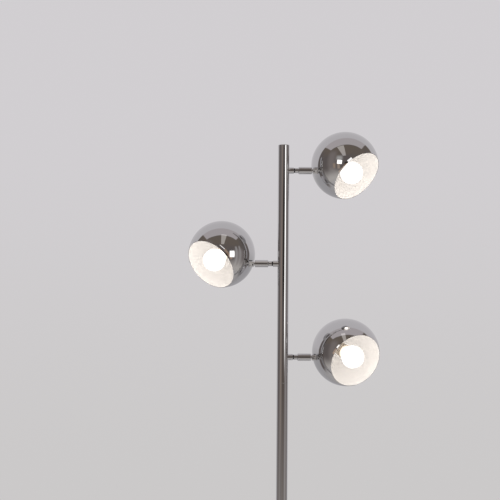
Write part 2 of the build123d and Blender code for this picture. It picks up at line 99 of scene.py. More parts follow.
--
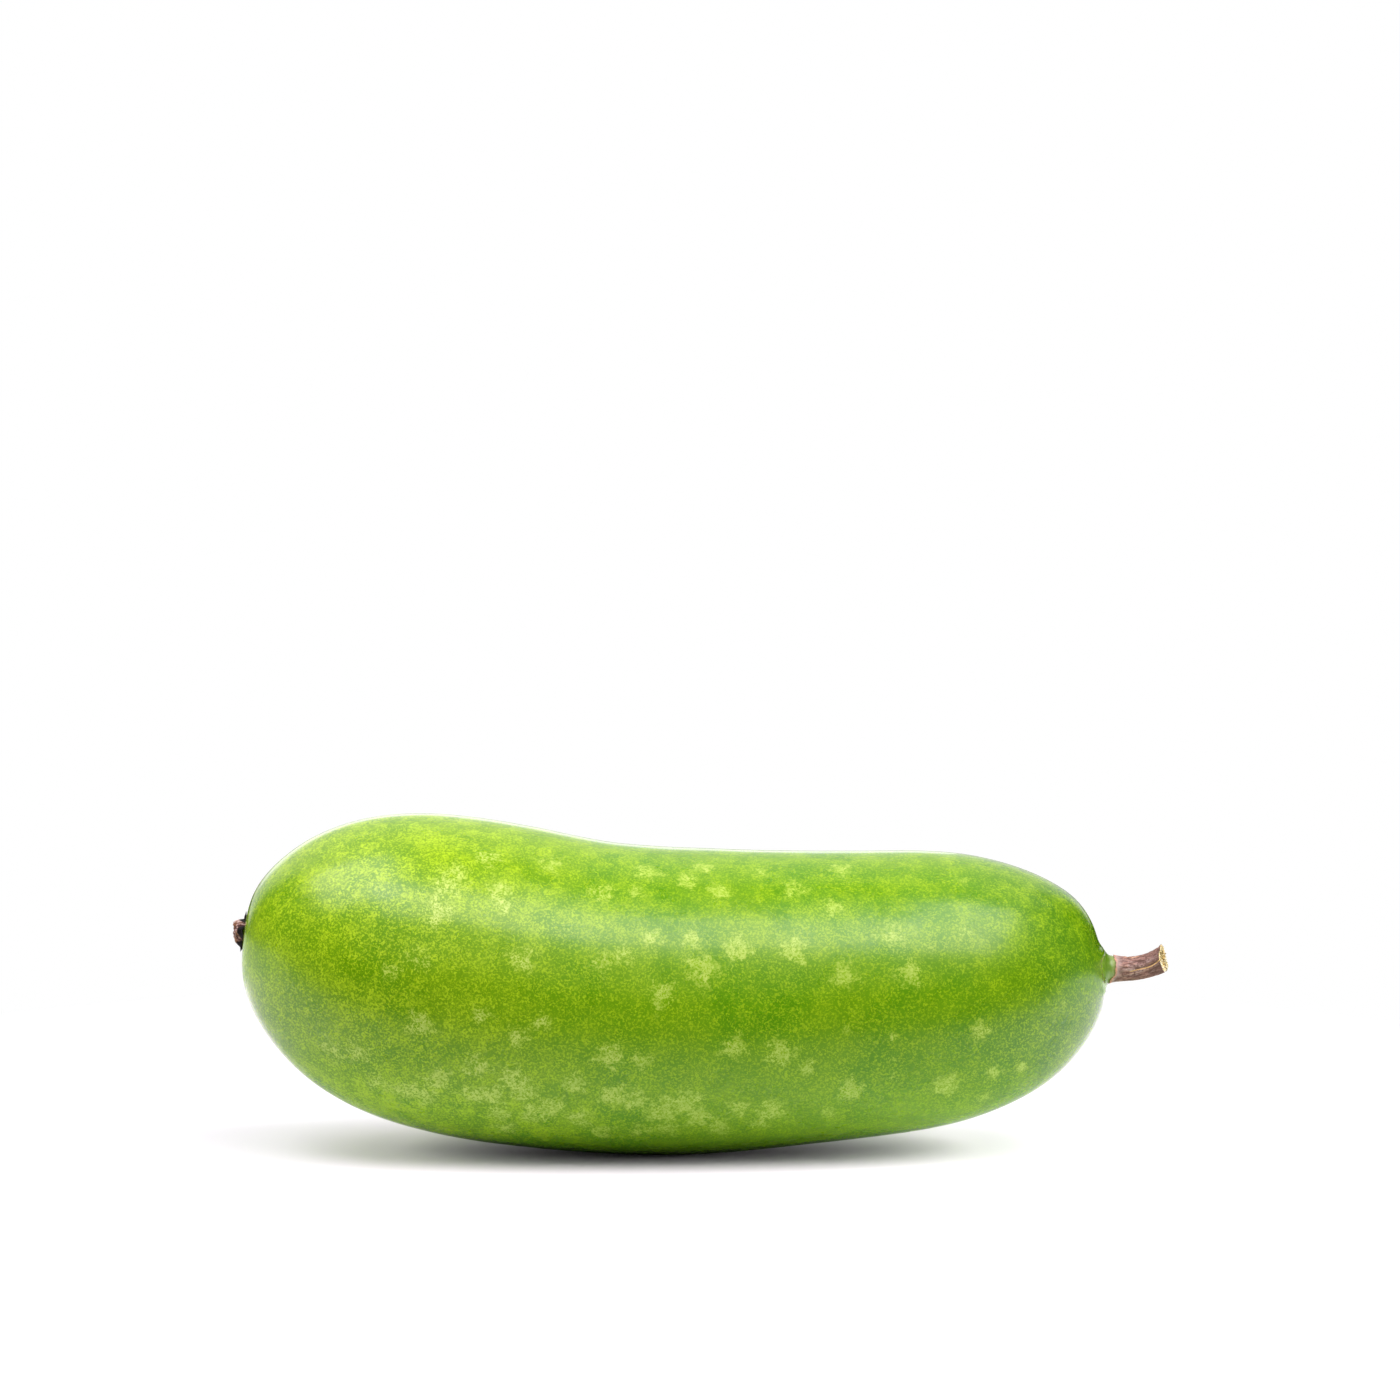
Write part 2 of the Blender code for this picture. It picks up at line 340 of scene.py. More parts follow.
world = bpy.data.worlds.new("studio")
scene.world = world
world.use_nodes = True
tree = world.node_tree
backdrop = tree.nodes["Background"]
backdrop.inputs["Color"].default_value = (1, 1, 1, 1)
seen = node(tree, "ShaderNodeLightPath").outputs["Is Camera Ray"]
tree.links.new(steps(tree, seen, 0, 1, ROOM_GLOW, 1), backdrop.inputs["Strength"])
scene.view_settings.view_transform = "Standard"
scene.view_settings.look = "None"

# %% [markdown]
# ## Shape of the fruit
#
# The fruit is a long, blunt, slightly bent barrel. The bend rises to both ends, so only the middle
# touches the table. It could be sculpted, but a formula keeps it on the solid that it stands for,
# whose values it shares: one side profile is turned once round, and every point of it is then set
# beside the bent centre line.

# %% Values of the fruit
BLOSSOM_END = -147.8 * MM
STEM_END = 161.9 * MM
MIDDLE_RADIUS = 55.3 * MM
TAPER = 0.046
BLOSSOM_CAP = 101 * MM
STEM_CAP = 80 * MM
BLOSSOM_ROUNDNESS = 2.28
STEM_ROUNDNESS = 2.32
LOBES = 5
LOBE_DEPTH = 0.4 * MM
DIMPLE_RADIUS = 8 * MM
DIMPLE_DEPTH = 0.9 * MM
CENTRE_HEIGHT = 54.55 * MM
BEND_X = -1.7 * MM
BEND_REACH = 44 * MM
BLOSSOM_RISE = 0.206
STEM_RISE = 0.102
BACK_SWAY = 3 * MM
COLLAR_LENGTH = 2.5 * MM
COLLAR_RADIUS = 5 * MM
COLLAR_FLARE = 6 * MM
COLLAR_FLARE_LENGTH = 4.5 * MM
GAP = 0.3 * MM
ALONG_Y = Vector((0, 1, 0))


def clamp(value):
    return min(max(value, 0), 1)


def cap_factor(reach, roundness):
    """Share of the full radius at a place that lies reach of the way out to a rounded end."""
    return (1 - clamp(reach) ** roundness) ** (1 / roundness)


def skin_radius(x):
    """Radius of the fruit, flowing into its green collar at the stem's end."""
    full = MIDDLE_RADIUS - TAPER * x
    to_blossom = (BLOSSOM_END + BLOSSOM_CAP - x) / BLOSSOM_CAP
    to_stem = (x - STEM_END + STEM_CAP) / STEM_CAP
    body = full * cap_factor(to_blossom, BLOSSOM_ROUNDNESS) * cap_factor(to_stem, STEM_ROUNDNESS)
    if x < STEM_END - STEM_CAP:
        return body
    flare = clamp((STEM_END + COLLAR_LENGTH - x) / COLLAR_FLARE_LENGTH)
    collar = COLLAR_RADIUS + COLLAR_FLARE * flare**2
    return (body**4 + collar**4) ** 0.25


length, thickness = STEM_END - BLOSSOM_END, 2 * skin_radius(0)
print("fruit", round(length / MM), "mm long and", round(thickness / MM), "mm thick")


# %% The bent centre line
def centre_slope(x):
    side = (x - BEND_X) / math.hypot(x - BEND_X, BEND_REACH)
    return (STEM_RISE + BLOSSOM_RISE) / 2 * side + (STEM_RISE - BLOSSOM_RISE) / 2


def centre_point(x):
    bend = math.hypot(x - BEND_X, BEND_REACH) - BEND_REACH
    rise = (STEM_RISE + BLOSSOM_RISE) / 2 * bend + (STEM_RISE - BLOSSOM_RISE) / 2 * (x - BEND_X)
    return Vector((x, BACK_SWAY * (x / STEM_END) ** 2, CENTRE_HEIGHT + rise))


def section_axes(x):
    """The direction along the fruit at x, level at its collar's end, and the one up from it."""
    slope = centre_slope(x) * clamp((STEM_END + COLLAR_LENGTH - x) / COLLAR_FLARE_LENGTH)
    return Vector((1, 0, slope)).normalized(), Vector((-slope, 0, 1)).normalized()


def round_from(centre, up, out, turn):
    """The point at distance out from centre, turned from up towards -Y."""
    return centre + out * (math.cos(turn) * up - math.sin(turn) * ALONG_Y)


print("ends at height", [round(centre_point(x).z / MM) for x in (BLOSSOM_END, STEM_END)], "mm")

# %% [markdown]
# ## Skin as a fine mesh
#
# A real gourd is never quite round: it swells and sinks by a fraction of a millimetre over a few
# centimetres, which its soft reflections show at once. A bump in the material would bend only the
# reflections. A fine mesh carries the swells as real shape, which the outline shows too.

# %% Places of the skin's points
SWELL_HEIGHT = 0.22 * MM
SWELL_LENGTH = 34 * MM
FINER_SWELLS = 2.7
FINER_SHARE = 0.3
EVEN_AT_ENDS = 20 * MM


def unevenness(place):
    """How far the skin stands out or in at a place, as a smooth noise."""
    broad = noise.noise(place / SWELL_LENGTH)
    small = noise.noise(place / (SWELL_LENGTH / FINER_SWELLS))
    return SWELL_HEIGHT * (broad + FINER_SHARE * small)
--
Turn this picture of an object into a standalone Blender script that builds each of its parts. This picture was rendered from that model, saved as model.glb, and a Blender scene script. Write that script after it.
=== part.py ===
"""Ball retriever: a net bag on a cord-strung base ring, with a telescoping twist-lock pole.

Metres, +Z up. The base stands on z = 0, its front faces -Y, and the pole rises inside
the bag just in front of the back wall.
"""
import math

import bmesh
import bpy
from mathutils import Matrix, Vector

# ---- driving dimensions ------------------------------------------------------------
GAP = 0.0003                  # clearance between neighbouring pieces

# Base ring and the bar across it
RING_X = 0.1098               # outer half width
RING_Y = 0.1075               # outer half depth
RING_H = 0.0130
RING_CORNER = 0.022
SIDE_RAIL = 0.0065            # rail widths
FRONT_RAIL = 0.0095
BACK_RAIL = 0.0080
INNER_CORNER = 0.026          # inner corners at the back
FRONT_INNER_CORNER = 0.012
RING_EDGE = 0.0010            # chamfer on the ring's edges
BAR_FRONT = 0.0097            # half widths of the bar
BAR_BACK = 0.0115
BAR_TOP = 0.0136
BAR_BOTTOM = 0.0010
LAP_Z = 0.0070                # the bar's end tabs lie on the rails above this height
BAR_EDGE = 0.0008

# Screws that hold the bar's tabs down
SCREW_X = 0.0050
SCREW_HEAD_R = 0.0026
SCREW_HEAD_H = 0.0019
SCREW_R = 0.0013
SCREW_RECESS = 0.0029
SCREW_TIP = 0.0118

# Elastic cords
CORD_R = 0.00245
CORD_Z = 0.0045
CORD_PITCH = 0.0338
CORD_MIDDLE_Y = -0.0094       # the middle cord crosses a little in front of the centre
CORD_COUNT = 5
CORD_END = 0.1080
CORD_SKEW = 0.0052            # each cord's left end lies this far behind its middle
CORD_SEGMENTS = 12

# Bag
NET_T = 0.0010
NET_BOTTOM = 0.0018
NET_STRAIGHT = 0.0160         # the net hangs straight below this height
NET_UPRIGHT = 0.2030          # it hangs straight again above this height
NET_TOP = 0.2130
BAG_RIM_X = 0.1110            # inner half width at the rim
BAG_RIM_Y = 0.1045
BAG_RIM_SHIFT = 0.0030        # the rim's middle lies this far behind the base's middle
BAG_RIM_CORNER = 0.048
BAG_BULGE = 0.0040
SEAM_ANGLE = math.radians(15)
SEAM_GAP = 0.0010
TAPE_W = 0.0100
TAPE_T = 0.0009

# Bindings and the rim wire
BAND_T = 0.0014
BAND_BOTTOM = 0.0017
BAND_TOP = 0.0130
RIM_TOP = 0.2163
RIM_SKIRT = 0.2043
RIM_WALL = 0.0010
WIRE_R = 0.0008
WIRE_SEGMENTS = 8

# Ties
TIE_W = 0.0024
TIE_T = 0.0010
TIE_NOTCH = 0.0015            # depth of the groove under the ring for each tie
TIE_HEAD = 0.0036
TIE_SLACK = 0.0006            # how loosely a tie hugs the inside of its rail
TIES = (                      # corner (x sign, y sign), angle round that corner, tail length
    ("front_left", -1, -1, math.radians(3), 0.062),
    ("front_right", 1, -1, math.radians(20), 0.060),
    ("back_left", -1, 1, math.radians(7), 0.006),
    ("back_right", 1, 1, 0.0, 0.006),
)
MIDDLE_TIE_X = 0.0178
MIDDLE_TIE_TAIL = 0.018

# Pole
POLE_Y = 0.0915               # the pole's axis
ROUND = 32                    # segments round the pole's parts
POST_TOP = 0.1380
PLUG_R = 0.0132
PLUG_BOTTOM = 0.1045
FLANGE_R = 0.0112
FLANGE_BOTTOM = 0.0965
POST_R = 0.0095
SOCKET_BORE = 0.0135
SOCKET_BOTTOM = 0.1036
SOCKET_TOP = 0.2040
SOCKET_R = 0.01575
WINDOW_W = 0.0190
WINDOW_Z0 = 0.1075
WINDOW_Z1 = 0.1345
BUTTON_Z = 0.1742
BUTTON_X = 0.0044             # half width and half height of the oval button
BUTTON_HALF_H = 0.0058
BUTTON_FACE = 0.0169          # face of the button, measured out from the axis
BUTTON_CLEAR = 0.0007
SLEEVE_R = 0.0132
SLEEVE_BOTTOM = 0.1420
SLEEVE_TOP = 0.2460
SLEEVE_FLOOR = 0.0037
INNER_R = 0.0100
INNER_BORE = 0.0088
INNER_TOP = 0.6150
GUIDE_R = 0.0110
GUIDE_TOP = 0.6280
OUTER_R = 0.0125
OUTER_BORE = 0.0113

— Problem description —
Copy each line above that contains the string "code".

— The output —
Write part 2 of the build123d and Blender code for this picture. It picks up at line 99 of scene.py. More parts follow.
Write part 2 of the Blender code for this picture. It picks up at line 340 of scene.py. More parts follow.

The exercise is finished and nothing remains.